___ PROVIDED MATERIAL
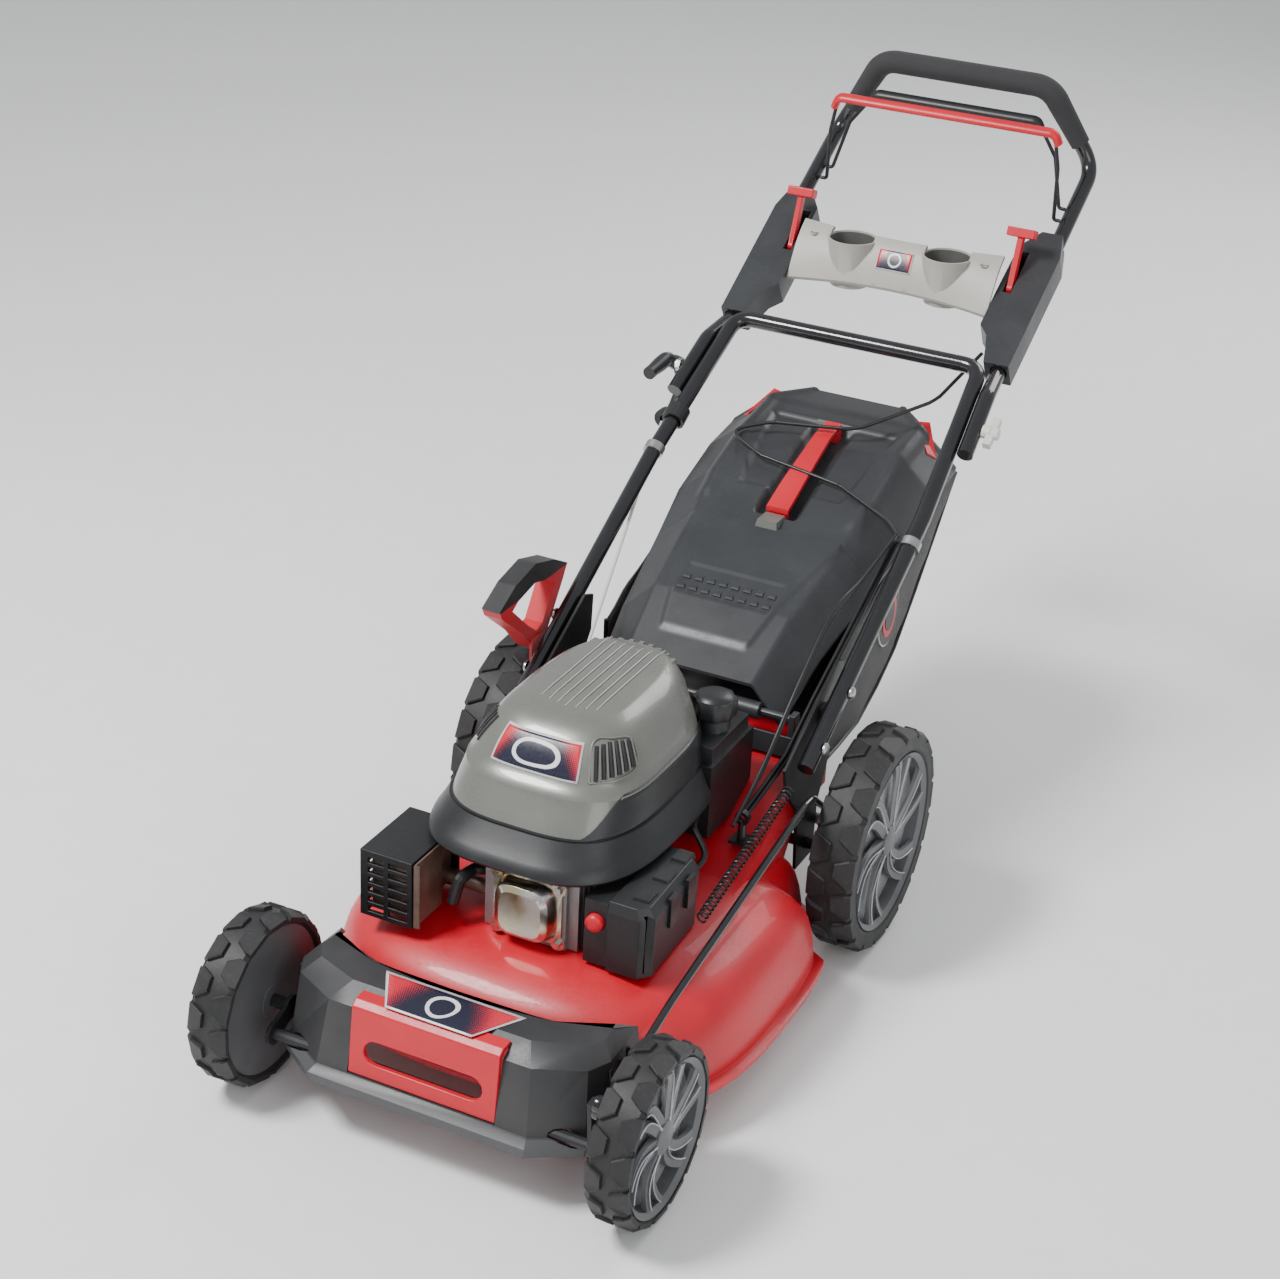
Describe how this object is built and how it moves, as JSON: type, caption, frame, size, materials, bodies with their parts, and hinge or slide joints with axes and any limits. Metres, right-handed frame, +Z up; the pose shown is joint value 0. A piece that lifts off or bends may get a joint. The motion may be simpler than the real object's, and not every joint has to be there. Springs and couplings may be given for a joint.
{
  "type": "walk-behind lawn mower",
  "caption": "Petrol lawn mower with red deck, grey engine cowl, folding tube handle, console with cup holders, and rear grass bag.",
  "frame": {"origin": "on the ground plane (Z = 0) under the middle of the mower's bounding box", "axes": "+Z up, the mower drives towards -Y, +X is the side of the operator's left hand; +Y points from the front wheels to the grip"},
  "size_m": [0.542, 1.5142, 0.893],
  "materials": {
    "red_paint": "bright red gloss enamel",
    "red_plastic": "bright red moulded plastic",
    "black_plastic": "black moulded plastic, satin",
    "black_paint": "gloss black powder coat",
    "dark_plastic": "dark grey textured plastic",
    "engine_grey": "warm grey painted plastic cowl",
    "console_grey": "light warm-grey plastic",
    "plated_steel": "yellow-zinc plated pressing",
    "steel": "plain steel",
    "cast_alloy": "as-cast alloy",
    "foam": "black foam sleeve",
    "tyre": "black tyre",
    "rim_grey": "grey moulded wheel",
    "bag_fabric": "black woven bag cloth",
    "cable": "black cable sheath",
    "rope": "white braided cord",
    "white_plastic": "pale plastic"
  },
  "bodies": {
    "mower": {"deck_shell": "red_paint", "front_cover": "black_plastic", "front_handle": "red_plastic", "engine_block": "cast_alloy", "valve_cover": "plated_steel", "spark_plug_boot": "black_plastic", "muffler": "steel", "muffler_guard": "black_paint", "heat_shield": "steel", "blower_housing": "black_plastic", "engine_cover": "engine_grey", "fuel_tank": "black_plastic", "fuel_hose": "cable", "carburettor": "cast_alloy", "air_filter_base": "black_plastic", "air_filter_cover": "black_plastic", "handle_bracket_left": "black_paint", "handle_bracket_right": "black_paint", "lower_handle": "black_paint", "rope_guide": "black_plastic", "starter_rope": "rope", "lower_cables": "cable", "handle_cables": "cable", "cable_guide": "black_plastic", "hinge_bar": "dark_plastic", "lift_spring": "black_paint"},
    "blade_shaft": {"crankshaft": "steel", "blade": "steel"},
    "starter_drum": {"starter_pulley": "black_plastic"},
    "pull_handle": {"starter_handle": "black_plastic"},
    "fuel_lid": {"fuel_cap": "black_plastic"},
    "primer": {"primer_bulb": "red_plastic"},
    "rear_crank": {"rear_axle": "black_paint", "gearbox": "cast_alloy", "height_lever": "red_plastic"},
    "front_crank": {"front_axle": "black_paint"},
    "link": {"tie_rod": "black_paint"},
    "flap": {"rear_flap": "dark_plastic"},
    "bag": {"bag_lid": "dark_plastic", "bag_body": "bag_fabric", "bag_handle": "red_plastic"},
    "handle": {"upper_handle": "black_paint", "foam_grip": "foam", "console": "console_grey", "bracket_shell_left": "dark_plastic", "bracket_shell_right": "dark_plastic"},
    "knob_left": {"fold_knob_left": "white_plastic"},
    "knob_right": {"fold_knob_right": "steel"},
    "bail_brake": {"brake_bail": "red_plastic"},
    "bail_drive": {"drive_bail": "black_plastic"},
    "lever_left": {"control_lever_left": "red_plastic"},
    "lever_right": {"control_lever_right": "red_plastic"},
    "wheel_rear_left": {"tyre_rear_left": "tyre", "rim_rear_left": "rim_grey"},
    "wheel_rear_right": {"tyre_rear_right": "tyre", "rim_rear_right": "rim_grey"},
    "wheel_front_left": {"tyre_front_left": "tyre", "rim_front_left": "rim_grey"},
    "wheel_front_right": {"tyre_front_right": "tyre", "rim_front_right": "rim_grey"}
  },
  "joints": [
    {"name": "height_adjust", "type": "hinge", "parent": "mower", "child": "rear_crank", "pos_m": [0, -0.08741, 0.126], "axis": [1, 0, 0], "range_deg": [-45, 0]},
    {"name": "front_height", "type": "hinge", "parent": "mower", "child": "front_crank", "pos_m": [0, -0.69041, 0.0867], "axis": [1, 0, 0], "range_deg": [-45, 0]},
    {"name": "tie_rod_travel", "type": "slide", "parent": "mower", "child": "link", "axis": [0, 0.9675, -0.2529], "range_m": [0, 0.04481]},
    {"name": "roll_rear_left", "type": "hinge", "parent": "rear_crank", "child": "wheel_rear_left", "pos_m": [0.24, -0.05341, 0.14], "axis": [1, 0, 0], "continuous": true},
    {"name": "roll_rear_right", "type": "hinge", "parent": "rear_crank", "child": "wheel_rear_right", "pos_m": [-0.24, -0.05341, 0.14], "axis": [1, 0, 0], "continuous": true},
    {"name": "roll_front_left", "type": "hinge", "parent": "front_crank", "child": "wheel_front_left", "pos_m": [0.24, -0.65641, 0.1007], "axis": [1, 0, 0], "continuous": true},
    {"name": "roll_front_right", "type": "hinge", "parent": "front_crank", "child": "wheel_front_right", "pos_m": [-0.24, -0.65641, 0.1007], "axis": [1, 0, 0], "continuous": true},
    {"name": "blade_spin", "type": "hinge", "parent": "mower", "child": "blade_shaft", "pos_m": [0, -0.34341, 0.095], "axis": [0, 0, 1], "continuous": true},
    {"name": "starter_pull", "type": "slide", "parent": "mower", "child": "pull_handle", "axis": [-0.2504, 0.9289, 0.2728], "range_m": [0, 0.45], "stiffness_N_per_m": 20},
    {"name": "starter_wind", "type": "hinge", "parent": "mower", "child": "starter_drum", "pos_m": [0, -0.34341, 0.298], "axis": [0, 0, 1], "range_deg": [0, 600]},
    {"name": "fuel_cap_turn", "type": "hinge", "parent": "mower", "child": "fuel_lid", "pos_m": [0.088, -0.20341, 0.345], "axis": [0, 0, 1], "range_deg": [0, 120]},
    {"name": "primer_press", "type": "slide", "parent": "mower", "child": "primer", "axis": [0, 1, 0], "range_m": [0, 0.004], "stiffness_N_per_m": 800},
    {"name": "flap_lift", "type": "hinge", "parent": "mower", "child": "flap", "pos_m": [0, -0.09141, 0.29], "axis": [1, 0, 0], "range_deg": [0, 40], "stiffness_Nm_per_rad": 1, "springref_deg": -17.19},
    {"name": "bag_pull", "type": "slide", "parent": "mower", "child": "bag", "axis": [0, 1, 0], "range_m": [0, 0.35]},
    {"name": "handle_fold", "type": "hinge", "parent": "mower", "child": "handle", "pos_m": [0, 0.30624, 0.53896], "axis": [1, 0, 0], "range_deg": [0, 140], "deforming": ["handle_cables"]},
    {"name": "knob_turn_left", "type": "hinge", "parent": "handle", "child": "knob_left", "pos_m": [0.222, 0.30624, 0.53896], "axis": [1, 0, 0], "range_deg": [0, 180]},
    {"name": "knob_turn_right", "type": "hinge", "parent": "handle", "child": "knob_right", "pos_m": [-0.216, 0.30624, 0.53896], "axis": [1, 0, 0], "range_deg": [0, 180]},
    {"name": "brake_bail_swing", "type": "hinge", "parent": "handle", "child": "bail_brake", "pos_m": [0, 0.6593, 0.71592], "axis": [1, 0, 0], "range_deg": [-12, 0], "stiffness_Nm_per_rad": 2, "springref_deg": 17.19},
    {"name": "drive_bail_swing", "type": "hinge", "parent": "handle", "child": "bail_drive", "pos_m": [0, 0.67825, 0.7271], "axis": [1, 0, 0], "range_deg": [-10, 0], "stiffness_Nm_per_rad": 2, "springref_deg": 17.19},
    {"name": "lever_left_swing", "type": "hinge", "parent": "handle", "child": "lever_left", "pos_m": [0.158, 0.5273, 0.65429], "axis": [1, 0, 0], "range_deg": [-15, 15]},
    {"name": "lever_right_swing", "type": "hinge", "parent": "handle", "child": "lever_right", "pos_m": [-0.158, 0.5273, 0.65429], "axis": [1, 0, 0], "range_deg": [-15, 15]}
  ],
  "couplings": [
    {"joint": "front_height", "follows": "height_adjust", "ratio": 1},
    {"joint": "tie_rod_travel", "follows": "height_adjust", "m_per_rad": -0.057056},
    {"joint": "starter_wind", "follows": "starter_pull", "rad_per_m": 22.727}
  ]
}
______
Pick out all the lines with the word "materials" in them and copy them.

TASK SOLUTION:
Describe how this object is built and how it moves, as JSON: type, caption, frame, size, materials, bodies with their parts, and hinge or slide joints with axes and any limits. Metres, right-handed frame, +Z up; the pose shown is joint value 0. A piece that lifts off or bends may get a joint. The motion may be simpler than the real object's, and not every joint has to be there. Springs and couplings may be given for a joint.
  "materials": {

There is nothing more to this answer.